** START DATASET ENTRIES **

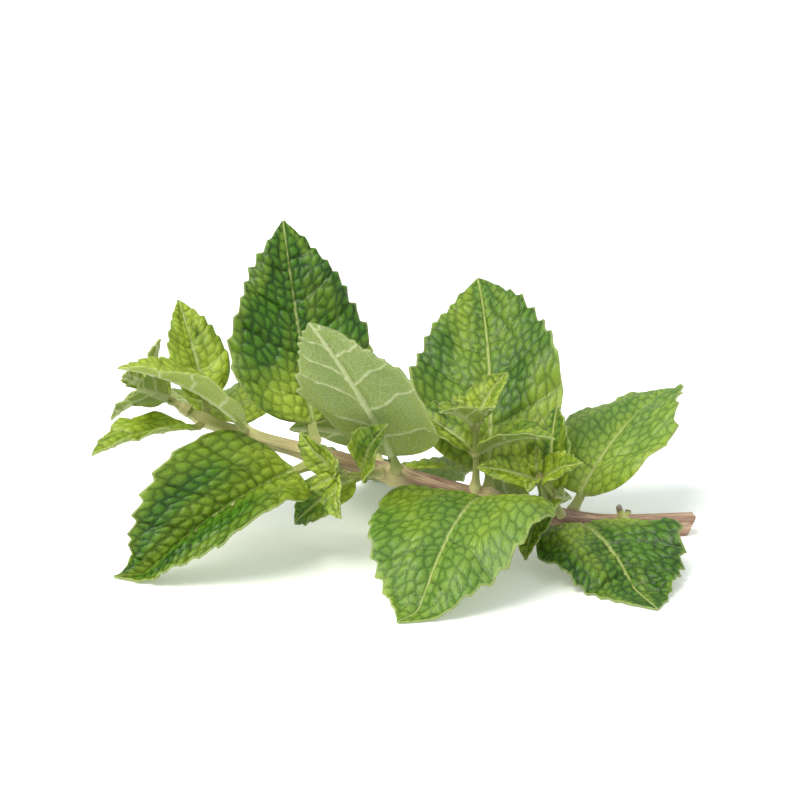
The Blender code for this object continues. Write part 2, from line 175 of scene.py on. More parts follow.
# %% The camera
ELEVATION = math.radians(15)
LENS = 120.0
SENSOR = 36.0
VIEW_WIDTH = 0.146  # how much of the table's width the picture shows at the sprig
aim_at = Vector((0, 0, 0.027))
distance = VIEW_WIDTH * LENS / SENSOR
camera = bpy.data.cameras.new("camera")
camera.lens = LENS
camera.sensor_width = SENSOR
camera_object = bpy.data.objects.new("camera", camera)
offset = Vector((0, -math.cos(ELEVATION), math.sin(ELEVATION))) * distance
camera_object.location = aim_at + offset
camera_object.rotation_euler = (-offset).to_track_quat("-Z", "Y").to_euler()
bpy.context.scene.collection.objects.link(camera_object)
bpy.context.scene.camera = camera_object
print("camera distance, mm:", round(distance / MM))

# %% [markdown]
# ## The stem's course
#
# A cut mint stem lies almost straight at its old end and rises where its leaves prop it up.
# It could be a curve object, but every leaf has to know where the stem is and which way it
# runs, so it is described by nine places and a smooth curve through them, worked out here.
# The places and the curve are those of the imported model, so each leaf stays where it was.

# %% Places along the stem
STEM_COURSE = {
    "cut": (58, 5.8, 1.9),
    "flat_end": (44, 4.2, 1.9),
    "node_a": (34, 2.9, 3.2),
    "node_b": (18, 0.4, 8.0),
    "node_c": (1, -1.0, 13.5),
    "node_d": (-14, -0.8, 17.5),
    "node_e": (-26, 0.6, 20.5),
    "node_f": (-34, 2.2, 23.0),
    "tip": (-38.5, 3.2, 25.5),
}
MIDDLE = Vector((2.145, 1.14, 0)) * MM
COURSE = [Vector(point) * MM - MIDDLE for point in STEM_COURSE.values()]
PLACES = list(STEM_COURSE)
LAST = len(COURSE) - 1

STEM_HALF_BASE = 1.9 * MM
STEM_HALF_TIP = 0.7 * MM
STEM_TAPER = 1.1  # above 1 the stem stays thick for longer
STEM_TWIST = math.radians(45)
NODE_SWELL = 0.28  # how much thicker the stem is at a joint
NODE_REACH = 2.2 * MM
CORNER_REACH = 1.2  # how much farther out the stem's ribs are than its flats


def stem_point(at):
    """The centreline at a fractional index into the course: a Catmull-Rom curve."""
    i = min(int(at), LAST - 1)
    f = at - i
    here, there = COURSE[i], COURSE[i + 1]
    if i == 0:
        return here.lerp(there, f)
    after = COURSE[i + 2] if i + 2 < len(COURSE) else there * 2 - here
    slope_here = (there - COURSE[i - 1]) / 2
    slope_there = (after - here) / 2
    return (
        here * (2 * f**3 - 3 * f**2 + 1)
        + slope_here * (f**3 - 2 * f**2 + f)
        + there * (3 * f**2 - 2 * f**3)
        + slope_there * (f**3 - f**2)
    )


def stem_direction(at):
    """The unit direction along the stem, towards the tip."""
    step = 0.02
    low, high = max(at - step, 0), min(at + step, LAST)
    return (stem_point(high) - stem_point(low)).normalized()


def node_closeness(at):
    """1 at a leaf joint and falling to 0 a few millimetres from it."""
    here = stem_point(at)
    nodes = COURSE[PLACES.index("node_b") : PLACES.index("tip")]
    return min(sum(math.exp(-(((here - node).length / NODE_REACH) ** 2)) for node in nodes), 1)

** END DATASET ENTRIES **
** START DATASET ENTRIES **

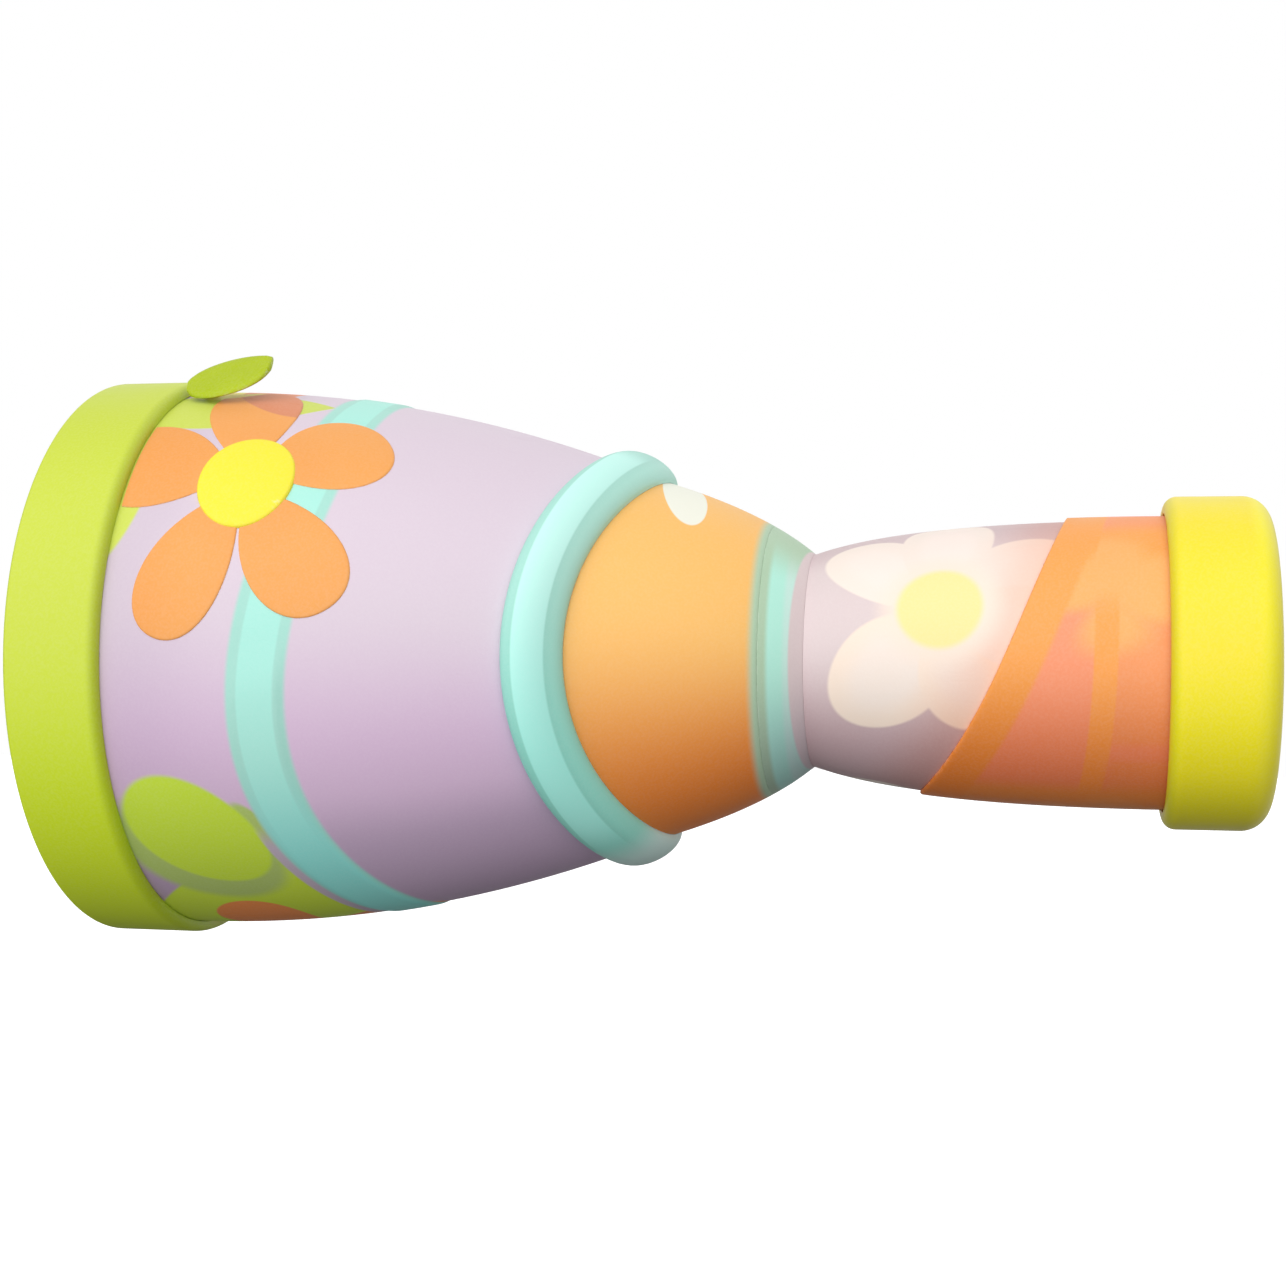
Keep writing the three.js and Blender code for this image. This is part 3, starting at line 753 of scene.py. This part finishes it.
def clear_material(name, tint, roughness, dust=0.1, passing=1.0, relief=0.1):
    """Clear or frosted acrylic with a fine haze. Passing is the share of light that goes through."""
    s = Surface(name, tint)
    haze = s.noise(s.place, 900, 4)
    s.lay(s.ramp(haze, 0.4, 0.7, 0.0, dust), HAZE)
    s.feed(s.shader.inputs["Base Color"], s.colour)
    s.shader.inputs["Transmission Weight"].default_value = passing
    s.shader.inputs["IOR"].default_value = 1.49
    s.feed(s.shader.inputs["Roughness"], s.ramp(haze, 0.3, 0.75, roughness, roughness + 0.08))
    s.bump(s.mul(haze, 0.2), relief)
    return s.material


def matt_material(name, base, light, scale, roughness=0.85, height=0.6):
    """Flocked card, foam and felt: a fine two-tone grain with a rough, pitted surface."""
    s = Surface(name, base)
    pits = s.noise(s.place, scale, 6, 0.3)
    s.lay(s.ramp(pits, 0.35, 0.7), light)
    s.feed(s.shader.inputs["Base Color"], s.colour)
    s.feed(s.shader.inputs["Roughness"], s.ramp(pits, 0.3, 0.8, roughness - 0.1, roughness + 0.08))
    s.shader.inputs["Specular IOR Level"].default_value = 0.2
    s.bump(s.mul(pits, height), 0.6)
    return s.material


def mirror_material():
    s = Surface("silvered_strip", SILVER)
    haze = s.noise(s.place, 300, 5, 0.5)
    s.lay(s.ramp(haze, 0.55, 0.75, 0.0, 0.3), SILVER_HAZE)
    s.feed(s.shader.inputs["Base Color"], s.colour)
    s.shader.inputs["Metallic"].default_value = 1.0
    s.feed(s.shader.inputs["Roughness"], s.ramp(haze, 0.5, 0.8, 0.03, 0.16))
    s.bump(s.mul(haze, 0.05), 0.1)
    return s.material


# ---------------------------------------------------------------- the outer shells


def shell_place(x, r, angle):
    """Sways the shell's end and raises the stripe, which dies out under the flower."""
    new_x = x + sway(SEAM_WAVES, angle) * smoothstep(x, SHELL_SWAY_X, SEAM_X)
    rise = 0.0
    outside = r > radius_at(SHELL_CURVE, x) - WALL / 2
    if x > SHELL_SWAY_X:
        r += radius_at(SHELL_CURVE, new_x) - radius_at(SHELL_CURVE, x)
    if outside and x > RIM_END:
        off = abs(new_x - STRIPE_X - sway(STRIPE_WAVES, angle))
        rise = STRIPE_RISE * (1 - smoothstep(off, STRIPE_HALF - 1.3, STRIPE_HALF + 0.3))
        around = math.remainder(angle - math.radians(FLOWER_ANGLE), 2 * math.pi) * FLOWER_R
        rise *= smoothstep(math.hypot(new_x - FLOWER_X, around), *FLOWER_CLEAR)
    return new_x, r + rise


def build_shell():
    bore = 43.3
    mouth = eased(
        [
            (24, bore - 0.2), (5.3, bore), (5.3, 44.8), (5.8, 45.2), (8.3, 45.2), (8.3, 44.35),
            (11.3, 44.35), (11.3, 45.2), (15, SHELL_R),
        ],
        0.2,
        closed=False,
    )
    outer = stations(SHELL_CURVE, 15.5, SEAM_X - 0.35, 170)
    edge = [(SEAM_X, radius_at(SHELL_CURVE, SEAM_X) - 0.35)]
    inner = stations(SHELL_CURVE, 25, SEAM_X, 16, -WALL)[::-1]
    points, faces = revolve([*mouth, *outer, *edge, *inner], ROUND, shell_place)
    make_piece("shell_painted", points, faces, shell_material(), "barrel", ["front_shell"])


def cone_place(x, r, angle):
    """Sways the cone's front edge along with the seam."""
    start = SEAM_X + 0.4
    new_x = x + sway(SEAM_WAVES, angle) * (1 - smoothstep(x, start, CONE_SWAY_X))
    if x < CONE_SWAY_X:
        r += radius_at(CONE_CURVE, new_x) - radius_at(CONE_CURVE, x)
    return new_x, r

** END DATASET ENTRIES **

Using the records given above, list every line that includes the word "from".

The Blender code for this object continues. Write part 2, from line 175 of scene.py on. More parts follow.
    """1 at a leaf joint and falling to 0 a few millimetres from it."""